In this guide, we break down everything landlords and property managers need to know about guarantors: how they work, how they differ from cosigners, when to require one, what qualifications to look for, and how modern AI-powered tools like SyncRent can streamline the entire process.

What is a guarantor on a lease?

A guarantor is a person or entity that agrees to take on financial responsibility for a tenant's lease obligations if the tenant fails to pay rent or meet other lease terms. The guarantor signs a separate guaranty agreement — not the lease itself — and is only called upon to pay when the primary tenant defaults. A guarantor does not have any right to live in the rental property.

Think of a guarantor as a financial backup. If your tenant misses rent, you have a legally binding agreement with a second party who is obligated to cover the outstanding amount, including unpaid rent, late fees, and in some cases, damages beyond the security deposit.

Landlords typically require a guarantor when a prospective tenant's financial profile doesn't fully meet leasing criteria — for example, when an applicant has a thin credit history, inconsistent income, or no prior rental references. Rather than rejecting an otherwise promising applicant outright, a guarantor arrangement lets you approve the lease while maintaining financial protection.

The rent guarantor service industry reflects how widespread this practice has become. The market was valued at $5.74 billion in 2025 and is projected to grow at a compound annual growth rate of 7.42% through 2033, driven by rising rents, stricter qualification standards, and a growing pool of non-traditional renters who need alternative ways to secure housing.

Guarantor vs. cosigner: what's the difference?

One of the most common points of confusion for landlords is the difference between a guarantor and a cosigner. While both serve as financial backstops, they function differently in a lease arrangement.

For landlords, the key distinction is this: a cosigner shares equal financial responsibility for the lease from the moment it's signed, while a guarantor's obligation is triggered only when the tenant fails to pay. In practice, a guarantor arrangement is more common in residential rentals because it provides a clear backup without creating ambiguity about who is the primary occupant and leaseholder.

If you're a landlord deciding between requiring a guarantor or a cosigner, consider the situation. A guarantor works best when the tenant will be the sole occupant and you simply need a financial safety net. A cosigner may be more appropriate when two parties will share the space and financial responsibility, such as roommates or domestic partners with unequal incomes.

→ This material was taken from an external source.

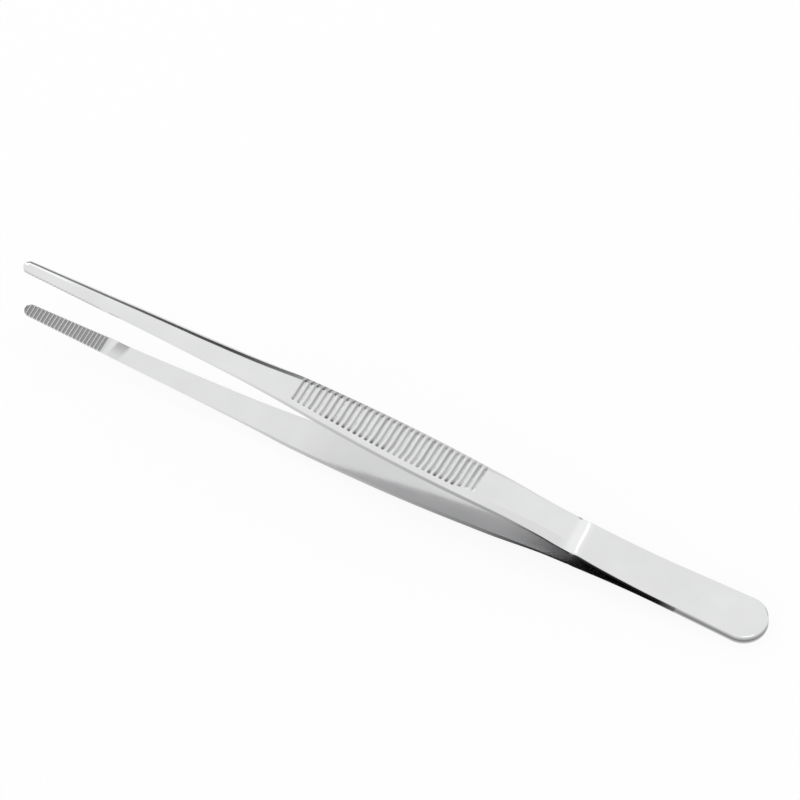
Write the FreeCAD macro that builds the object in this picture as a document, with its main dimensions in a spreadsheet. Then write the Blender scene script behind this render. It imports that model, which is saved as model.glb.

When should landlords require a guarantor?

Not every lease needs a guarantor, but there are specific situations where requiring one is a smart risk-management decision. Here are the most common scenarios:

1. The applicant has limited or no credit history

First-time renters, recent graduates, and young professionals often lack the credit history landlords need to assess financial reliability. According to Buildium's 2025 Property Management Industry Report, tenant quality is the number-one concern for property management companies — and credit history is one of the primary indicators. A guarantor bridges the gap without forcing you to reject an otherwise qualified applicant.

2. Income doesn't meet your threshold

Most landlords require tenants to earn at least 2.5 to 3 times the monthly rent. When an applicant falls short — perhaps due to a career transition, freelance income, or seasonal work — a guarantor with stable, verifiable income provides the financial assurance you need.

3. The applicant is a student

Students represent a significant segment of the rental market, and most have minimal income and no rental track record. Requiring a parent or guardian as a guarantor is standard practice in student housing and protects your investment without shutting out a major tenant demographic.

4. International or relocating tenants

Tenants moving from another country or state often lack local credit history, references, or established banking relationships. A guarantor who meets your local financial requirements can make these applicants viable without exposing you to outsized risk.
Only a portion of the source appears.